Posted by Sundeep Kapur | Monday, December 21, 2009


The Time Has Come
You know you have to, your management team is nudging you, your product and service folks are begging you – even your customers and prospects are hinting that you should ask for their opinions… here’s your safety net:



Step I) Define Objectives – You’ll probably have three to five objectives for conducting your survey… some of the more popular include 1) learning about recipient behavior and their opinions of your program/ offers; 2) gaining perspective on customer satisfaction or site usability; 3) finding ways to break through the clutter and grab the recipient’s attention; 4) gathering opinions for future investments or campaigns; 5) showing your boss what a good job you are doing. Regardless of the reason, state your objectives and engage the groups involved by having them validate the objectives.
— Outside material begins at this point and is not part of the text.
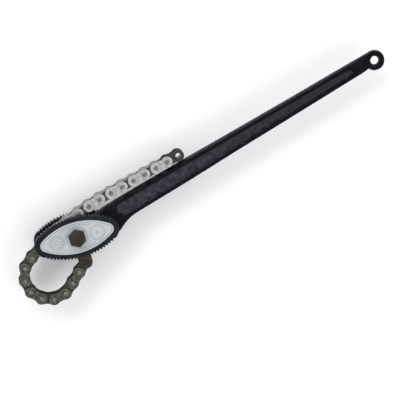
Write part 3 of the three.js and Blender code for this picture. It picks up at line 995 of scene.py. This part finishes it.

Step II) Define Recipients – You could ask everybody but its better to focus your questions to certain segments – the more targeted you are, the better your responses. Some of the best populations to target are those who had to wait at your store/ branch or on the phone, another group could be those that timed out while doing something online. Post-order surveys are excellent places to start as are non-responder surveys.

Step III) Define the Channel(s) – How are you deploying the survey? Will it be the same across all channels? Multi-channel deployment is great for longer surveys (when broken up into smaller sections), the multi-channel strategy reinforces the importance, helps determine respondent patterns and is an attention getter.

Step IV) Determine Incentive – Are you planning to offer something to inspire response – a coupon, free shipping or simply access to the results of the survey. Never forget the value of better service or sincere thanks.


Step V) Define the Timeframe – Determine your survey end date and periodically remind people to take the survey before the expiration.

Step VI) Define Questions – Any writer knows that you start with your base, then edit and polish to strengthen. Beginning with twelve ideas is a great start, just prune response options and tighten your questions to facilitate honest responses.

Step VII): Define Success Criteria – Document the number of respondents you need to feel comfortable with your results and set aside a team of folks to review the results.

Flash forward to your deployment phase, responses are being submitted – now what? The best strategy is to have a couple versions of thank you emails ready to fire off based on the type of responses received.